# PROBLEM REQUIREMENTS
Copy out every line exactly as given.
□ □ □ □
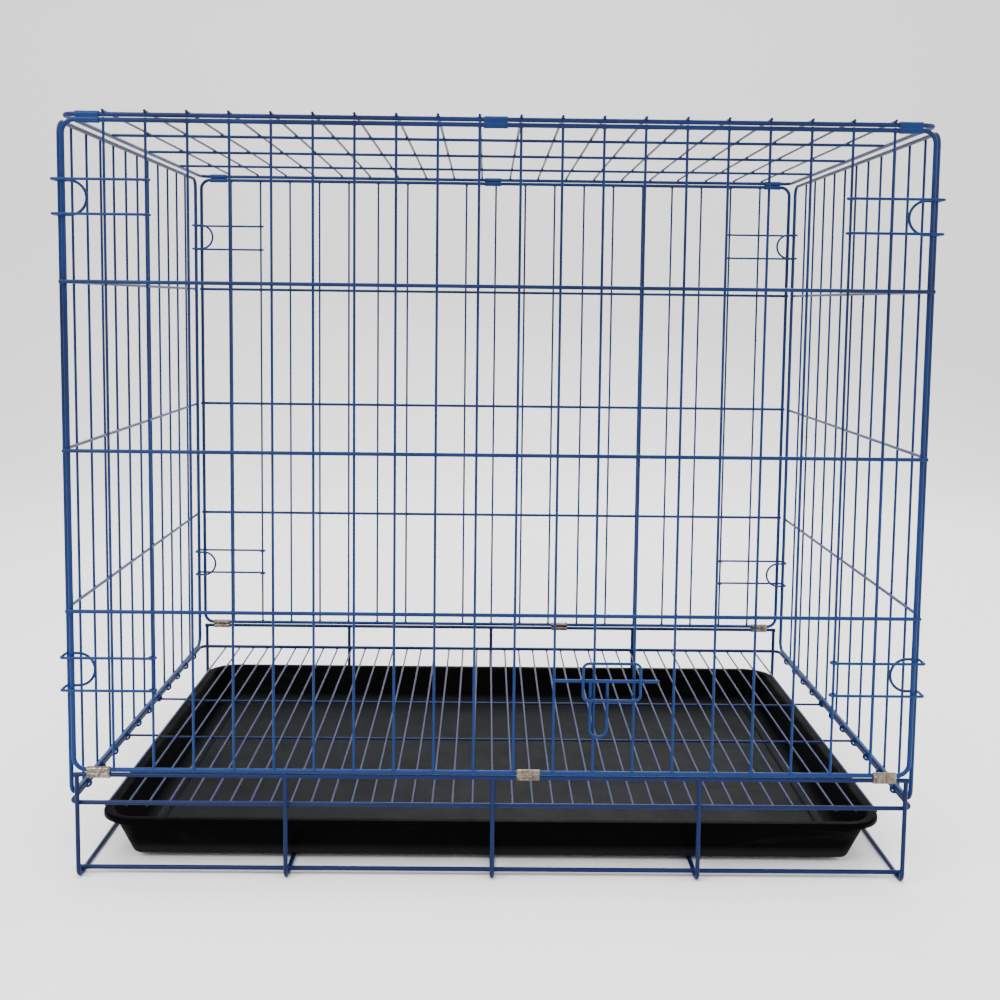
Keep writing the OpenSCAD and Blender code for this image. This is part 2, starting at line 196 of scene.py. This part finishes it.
def bare_clip_steel(name):
    """Zinc-skinned spring steel with stains, scratches and dull patches."""
    f = Finish(name)
    patches = f.fit(f.noise(210.0, detail=5.0, distortion=1.2), 0.38, 0.62, 0.0, 1.0)
    skin = f.mix(patches, (0.232, 0.2, 0.164), (0.073, 0.055, 0.041))
    stains = f.fit(f.noise(95.0, detail=4.0, roughness=0.7), 0.52, 0.68, 0.0, 1.0)
    skin = f.mix(f.math("MULTIPLY", stains, 0.75), skin, (0.13, 0.075, 0.04))
    bloom = f.fit(f.cells(420.0), 0.0, 0.35, 1.0, 0.0)
    skin = f.mix(f.math("MULTIPLY", bloom, 0.35), skin, (0.5, 0.47, 0.43))
    scratch = f.fit(f.noise(60.0, detail=2.0, stretch=(2.0, 30.0, 30.0)), 0.6, 0.7, 0.0, 1.0)
    rough = f.math("ADD", f.fit(patches, 0.0, 1.0, 0.3, 0.55), f.math("MULTIPLY", scratch, 0.15))
    f.set(Base_Color=skin, Roughness=rough, Metallic=f.fit(stains, 0.0, 1.0, 0.95, 0.45))
    f.bump([(f.noise(300.0, detail=4.0), 0.4, 0.00015), (scratch, 0.2, 0.00004)])
    return f.material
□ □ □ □
# SOLVED EXERCISE
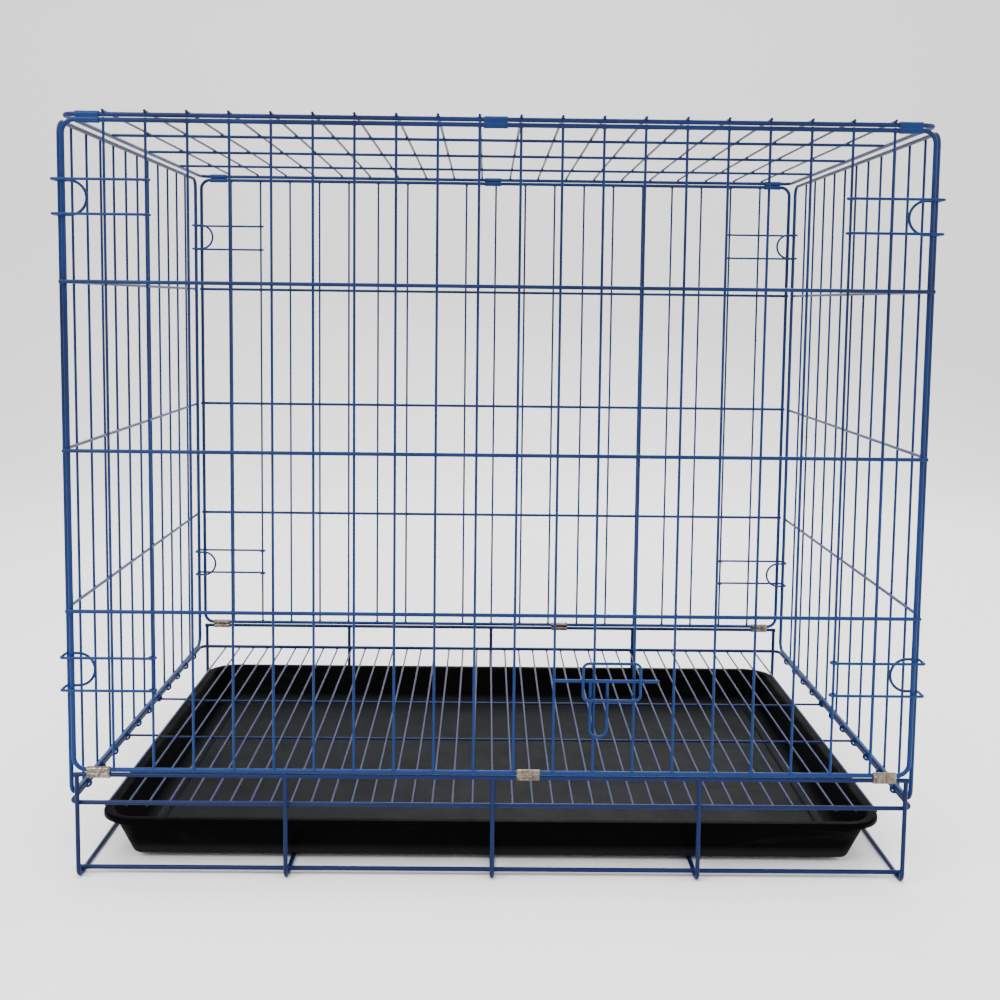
Keep writing the OpenSCAD and Blender code for this image. This is part 2, starting at line 196 of scene.py. This part finishes it.
def bare_clip_steel(name):
    """Zinc-skinned spring steel with stains, scratches and dull patches."""
    f = Finish(name)
    patches = f.fit(f.noise(210.0, detail=5.0, distortion=1.2), 0.38, 0.62, 0.0, 1.0)
    skin = f.mix(patches, (0.232, 0.2, 0.164), (0.073, 0.055, 0.041))
    stains = f.fit(f.noise(95.0, detail=4.0, roughness=0.7), 0.52, 0.68, 0.0, 1.0)
    skin = f.mix(f.math("MULTIPLY", stains, 0.75), skin, (0.13, 0.075, 0.04))
    bloom = f.fit(f.cells(420.0), 0.0, 0.35, 1.0, 0.0)
    skin = f.mix(f.math("MULTIPLY", bloom, 0.35), skin, (0.5, 0.47, 0.43))
    scratch = f.fit(f.noise(60.0, detail=2.0, stretch=(2.0, 30.0, 30.0)), 0.6, 0.7, 0.0, 1.0)
    rough = f.math("ADD", f.fit(patches, 0.0, 1.0, 0.3, 0.55), f.math("MULTIPLY", scratch, 0.15))
    f.set(Base_Color=skin, Roughness=rough, Metallic=f.fit(stains, 0.0, 1.0, 0.95, 0.45))
    f.bump([(f.noise(300.0, detail=4.0), 0.4, 0.00015), (scratch, 0.2, 0.00004)])
    return f.material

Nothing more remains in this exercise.